On a fait recours à tout sans succès. La justice est inféodée, elle n'a jamais dit le droit. Alpha Condé avait toujours raison, l'opposition a toujours tort. Des centaines de milliers de personnes ont été arrêtées, jugées et condamnées alors qu'elles étaient innocentes. Si tous les recours ont été utilisés sans succès et que l'armée, par un sursaut patriotique décide de nous débarrasser de cette dictature qui n’a aucun égard pour la vie humaine, pour les droits et libertés des citoyens et la démocratie, et bien, on ne peut pas ne pas quand même reconnaître que c'est un acte patriotique.

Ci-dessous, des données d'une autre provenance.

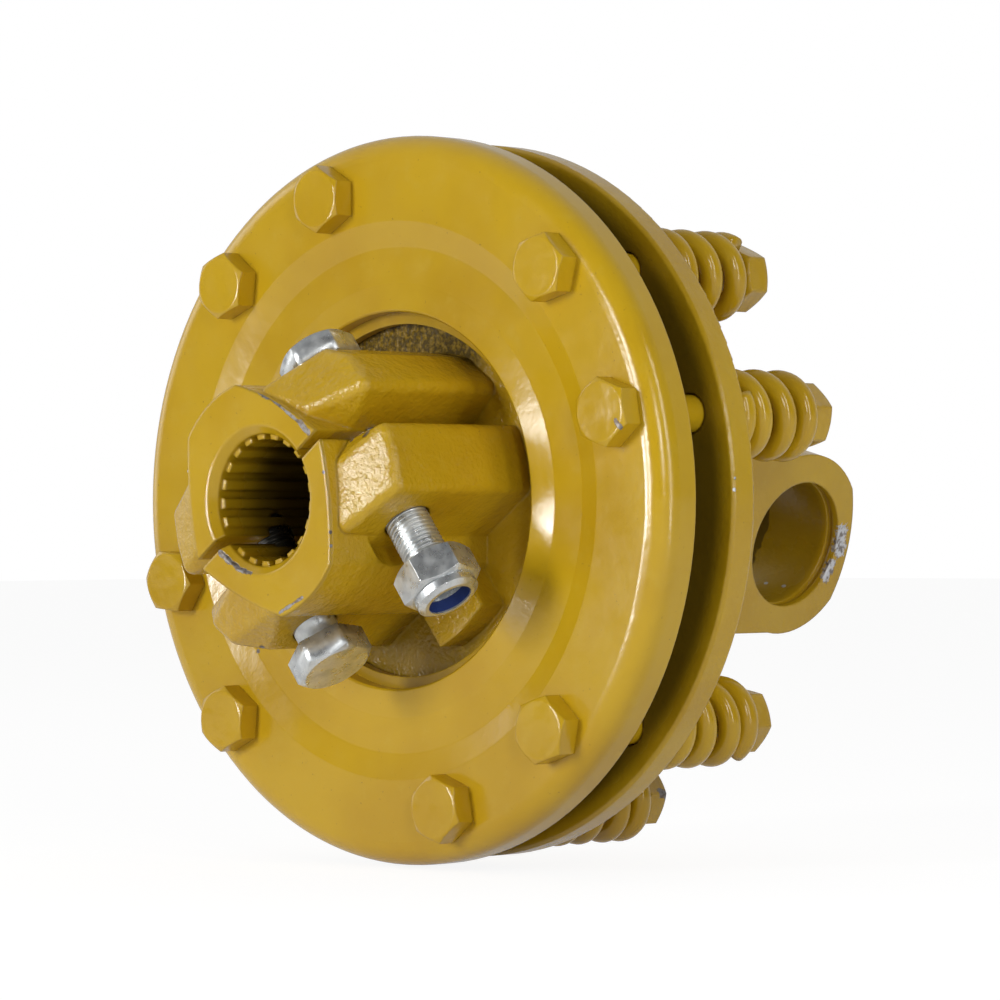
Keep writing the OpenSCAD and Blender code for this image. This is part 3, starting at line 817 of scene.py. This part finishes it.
def main():
    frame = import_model()
    nodes = frame["nodes"]
    bolts = len(BOLT_CLOCKS)
    clamps = len(CLAMP_BOLTS)

    camera()
    lights()
    room()
    floor()

    plate_paint = painted("plate_paint", chips=PLATE_CHIPS)
    cast_paint = painted("cast_paint", cast=0.36 * MM, soft_edge=1.2 * MM, chips=HUB_CHIPS,
                         scrapes=HUB_SCRAPES, wear=0.30, painted_shade_mask=painted_shade_in_hub, smooth_where=machined_face)
    fork_paint = painted("fork_paint", cast=0.12 * MM, soft_edge=1.0 * MM, chips=FORK_CHIPS,
                         scrapes=FORK_SCRAPES, steel=FRESH_STEEL, painted_shade_mask=painted_shade_in_fork)
    pack_paint = painted("pack_paint", painted_shade_mask=painted_shade_in_pack)
    bolt_paint = painted("bolt_paint", sag=0.5 * MM, soft_edge=0.7 * MM, scrapes=BOLT_SCRAPES)
    spring_paint = painted("spring_paint", soft_edge=0.0)
    nut_paint = painted("nut_paint", sag=0.7 * MM, soft_edge=1.6 * MM, scrapes=NUT_SCRAPES)
    # The clamp bolts get painted shade where they run close to the shaft.
    zinc = metal("clear_zinc", ZINC, ZINC_STAIN, metallic=0.85, shank_shade=SHANK_SHADE_COLOUR)
    steel = metal("dark_steel", DARK_STEEL, RUST_BROWN, rough=0.4)
    bronze = metal("bronze", BRONZE, BRONZE_STAIN, rough=0.35)
    nylon = plastic("nylon", NYLON, NYLON_PALE)

    dress(nodes, ["hub"], cast_paint)
    dress(nodes, ["front_plate"], plate_paint)
    dress(nodes, ["flanged_fork"], fork_paint)
    dress(nodes, ["centring_bush"], bronze)
    dress(nodes, numbered("friction_disc", FRICTION_DISCS), pack_paint)
    dress(nodes, ["bolt_driven_disc"], pack_paint)
    dress(nodes, ["hub_driven_disc"], steel)
    dress(nodes, numbered("spring_bolt", bolts), bolt_paint)
    dress(nodes, numbered("spring_nut", bolts), nut_paint)
    dress(nodes, numbered("spring", bolts), spring_paint)
    dress(nodes, numbered("clamp_bolt", clamps), zinc)
    dress(nodes, numbered("clamp_nut", clamps), zinc)
    dress(nodes, numbered("nut_insert", clamps), nylon)

    for index in range(bolts):
        spring_piece(index, spring_paint)
    for index, (side, head) in enumerate(CLAMP_BOLTS, 1):
        clamp_bolt_piece(index, side, head, zinc)

    bpy.context.scene.view_settings.view_transform = "Standard"


main()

DW : Ne craignez-vous pas une confiscation du pouvoir par les militaires ?
Cellou Dalein Diallo : Oui, c'est sûr que j'ai des craintes puisque très souvent, les militaires, pour prendre le pouvoir par la force, déclinent des motifs liés à leur volonté de lutter contre la corruption et prennent souvent l'engagement de remettre le pouvoir aux civils après l'organisation d'élections libres et transparentes. Mais parfois, ils ont pris beaucoup plus de temps qu'il ne faut. Parfois, ils ont ôté la tenue militaire pour se maintenir au pouvoir.
Cela dit, pour le moment, moi, je considère que c'est un acte patriotique qui a été posé et jusqu'à preuve du contraire, je crois à l'équipe du lieutenant-colonel Mamady Doumbouya. Je pense que les militaires vont tout faire pour organiser très rapidement des élections libres et transparentes pour donner enfin au peuple de Guinée la possibilité de choisir ses dirigeants.
DW : Qu'allez-vous faire pour éviter le scénario de 2009, lorsque le capitaine Dadis Camara était au pouvoir ?
Cellou Dalein Diallo : Écoutez, le risque existe mais pour le moment je fais confiance au lieutenant-colonel Mamady Doumbouya et à son équipe. J’espère qu'ils ne vont pas répéter la même chose sachant ce que cela a coûté à la Guinée. On se souvient encore du 28 septembre 2009. C'est un contentieux qui n'a pas été encore vidé. On attend toujours que la justice fasse son travail dans ce dossier.
DW : Avez-vous déjà rencontrés le lieutenant-colonel Mamady Doumbouya? Le connaissiez-vous ?
Non, je ne le connais pas. Je ne l'ai pas rencontré non plus.